The future of class 
Convenors:
Hadas Weiss (Centro em Rede de Investigação em Antropologia (CRIA))
Katariina Mäkinen (University of Helsinki)
Location:
Hall 1
Start time:
16 May, 2014 at
Time zone: Asia/Tokyo
Session slots:
2

Short Abstract:

We contend with questions of class and untangle class links and intersections from other contemporary phenomena. We foreground class-based social inequalities; unveil class-motivated exclusions; and construe the meanings of class-specific distinctions that permeate social practices and policies.

Long Abstract:

The issue of social class has long dominated both national and global struggles and divisions. In recent decades, however, the opposition between labor and capital has moved backstage, substituted with identity politics and more gradient forms of stratification.

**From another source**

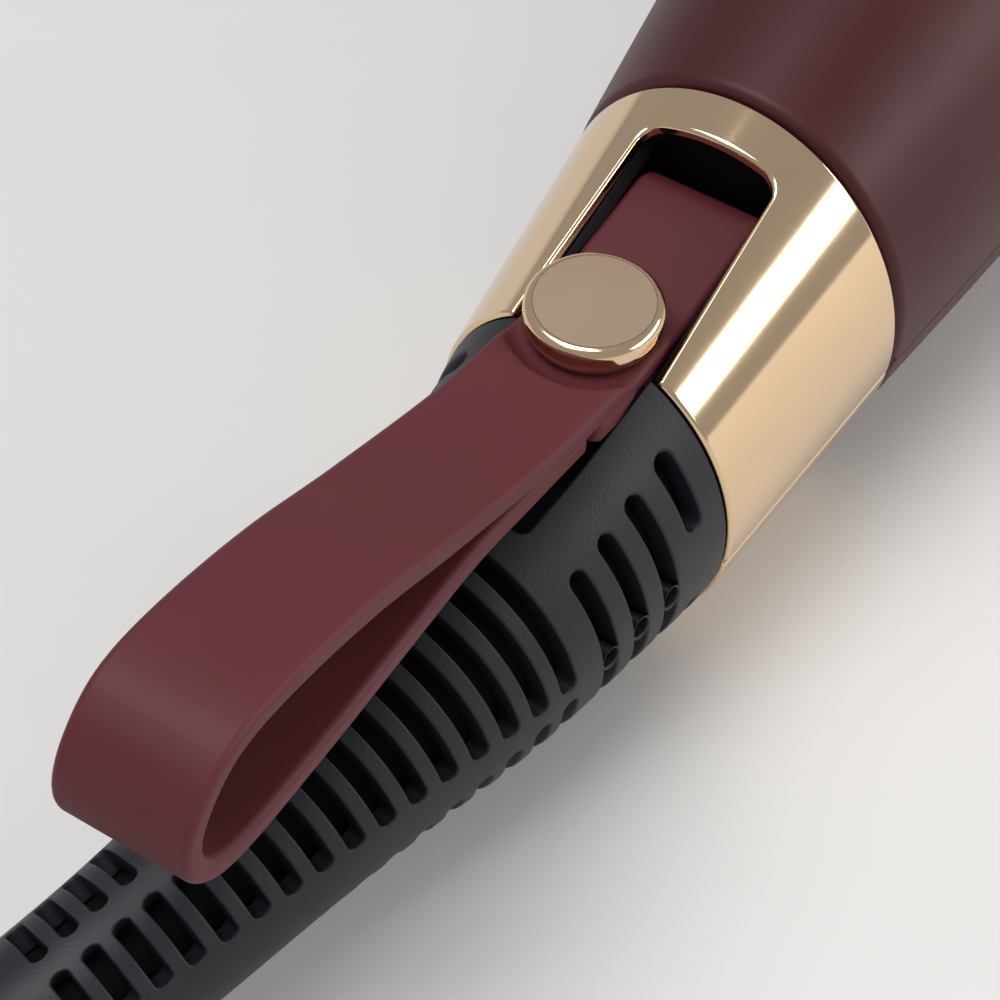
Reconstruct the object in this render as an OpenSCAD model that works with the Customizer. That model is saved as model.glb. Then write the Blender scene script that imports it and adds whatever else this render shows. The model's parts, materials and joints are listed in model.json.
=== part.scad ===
// Curling iron with an oval handle, a metal end collar, a hang strap and a
// slotted cord guard. Millimetres. The tool is drawn lying along +X: x = 0 is
// the rear rim of the end collar, +X points to the barrel tip and +Z is the
// strap side. place() then lays it on its folding stand.

/* [Resting pose] */
// Barrel-up angle when the tool lies on its stand, degrees
rest_tilt = 6; // [4:0.5:8]

/* [Handle shells] */
// Length from the collar's rear rim to the front of the handle
handle_len = 150; // [135:1:190]
// Greatest width of the oval handle
handle_w = 38.4; // [34:0.2:44]
// Greatest height of the oval handle
handle_h = 45.6; // [40:0.2:52]
// Distance of the widest section from the collar's rear rim
handle_max_at = 75; // [60:1:90]
// Diameter of the round front of the handle
handle_front_d = 35.2; // [34.6:0.1:40]
// Wall of the handle shells
shell_wall = 2; // [1.6:0.1:3]
// Height of the parting plane above the tool axis
part_z = -3.2; // [-5:0.1:0]

/* [End collar] */
// Length of the collar along the tool axis
collar_len = 21.3; // [18:0.1:26]
// Width of the collar at its rear rim
collar_rear_w = 25; // [24.8:0.1:30]
// Height of the collar at its rear rim
collar_rear_h = 31.8; // [31.6:0.1:36]
// Width of the collar at its front rim
collar_front_w = 29; // [27:0.1:34]
// Height of the collar at its front rim
collar_front_h = 36.2; // [34:0.1:42]
// Wall of the collar
collar_wall = 1; // [0.8:0.1:1.6]
// Lean of both rims, degrees from square
rim_lean = 4.6; // [0:0.1:8]
// Width of the strap notch at its closed end
notch_w = 11.2; // [10.8:0.1:13]
// Extra width of the notch at the rear rim
notch_flare = 1.1; // [0:0.1:2]
// Distance from the rear rim to the closed end of the notch
notch_len = 19; // [17.4:0.1:20]
// Corner radius of the notch
notch_r = 1.4; // [0.8:0.1:2.5]

/* [Hang strap] */
// Width of the strap
strap_w = 10.1; // [8:0.1:10.2]
// Thickness of one layer
strap_t = 1.9; // [1.4:0.1:2.1]
// Reach of the loop behind the collar's rear rim
strap_reach = 50; // [44:0.5:54]
// Height of the loop's crown above the tool axis
strap_crown_z = 33.2; // [30:0.1:38]
// Height of the loop's underside at its far end above the tool axis
strap_under_z = 21.2; // [19.5:0.1:23]
// Distance of the anchor pin from the collar's rear rim
anchor_x = 13; // [12:0.1:13.4]
// Height of the anchor pin above the tool axis
anchor_z = 9.1; // [8.8:0.1:9.6]
// Diameter of the anchor pin
anchor_d = 3; // [2.4:0.1:3.2]
// Diameter of the round button on the strap
button_d = 10; // [8:0.1:10]
// Thickness of the round button
button_t = 2.8; // [2:0.1:3.4]
// Distance of the button from the collar's rear rim
button_x = 2.3; // [1.6:0.1:3.2]

/* [Cord guard] */
// Width of the guard where it leaves the collar
guard_w = 24.4; // [22:0.1:24.4]
// Height of the guard where it leaves the collar
guard_h = 31.2; // [28:0.1:31.2]
// Diameter of the guard at its tail
guard_tail_d = 12; // [11:0.1:14]
// Length of the guard behind the collar, along its bend
guard_len = 66; // [62:0.5:76]
// Sideways bend of the guard over its whole length, degrees
guard_bend = 19.4; // [0:0.2:24]
// Wall of the guard
guard_wall = 1.9; // [1.5:0.1:2.2]
// Width of each slot
slot_w = 1.4; // [1:0.1:1.5]
// Spacing of the short slots on the sleeve
short_pitch = 3.05; // [2.8:0.05:3.3]
// Spacing of the long slots
long_pitch = 2.55; // [2.45:0.05:2.8]
// Number of long slots in a row
long_slots = 16; // [12:1:16]
// Width of the groove under the strap
groove_w = 8.2; // [6:0.1:9]
// Length of the groove under the strap
groove_len = 13; // [10:0.1:13.4]

/* [Barrel and clamp] */
// Outer diameter of the barrel
barrel_d = 32; // [25:0.5:33]
// Wall of the barrel tube
barrel_wall = 1.2; // [1:0.1:2]
// Visible length of the barrel
barrel_len = 150; // [120:1:170]
// Length of the heat shield between handle and barrel
shield_len = 20; // [18:0.5:26]
// Length of the cool tip
tip_len = 24; // [18:0.5:30]
// Thickness of the clamp blade
blade_t = 1; // [0.8:0.1:1.4]
// Arc of the clamp blade round the barrel, degrees
blade_arc = 96; // [80:2:120]
// Length of the clamp blade
blade_len = 132; // [100:1:140]
// Diameter of the hinge pins
hinge_d = 2.6; // [2:0.1:3]
// Height of the clamp hinge above the barrel's surface
hinge_rise = 5.2; // [5:0.1:7]
// Length of the thumb lever behind its hinge
lever_len = 46; // [38:1:52]
// Width of the thumb lever's arm
lever_w = 14; // [12:0.5:16]
// Angle at which the thumb lever stands off the handle, degrees
lever_rise = 21; // [18:0.5:26]

/* [Safety stand] */
// Width of the stand at its feet
stand_w = 32; // [26:1:40]
// Thickness of the stand plate
stand_t = 1.6; // [1.2:0.1:2]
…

Yet far from being defused, class conflict retains its significance. Indeed, all of the categories that anthropologists think with - whether race, gender, ethnicity, nationality, religion, or culture - are shot through with class tensions. Just as class is suppressed in discourse, it reasserts itself as a praxis that anticipates the policies and disciplines of the future. Our aim in this panel is to contend with questions of class and class formation directly, and untangle class links and intersections from other contemporary phenomena. We wish to foreground class-based social inequalities; unveil class-motivated exclusions; and construe the meanings of class-specific distinctions that permeate social practices and policies, such as prestige, security, and respectability. Our perspective is both conceptual and ethnographic, and considers local and transnational case-studies that include the working class, the middle class, and the underclass. We spotlight the class aspects of immigration, care-work, marginality, and financialization; and welcome papers that offer unique insights from a range of other ethnographic projects in which class is an active category.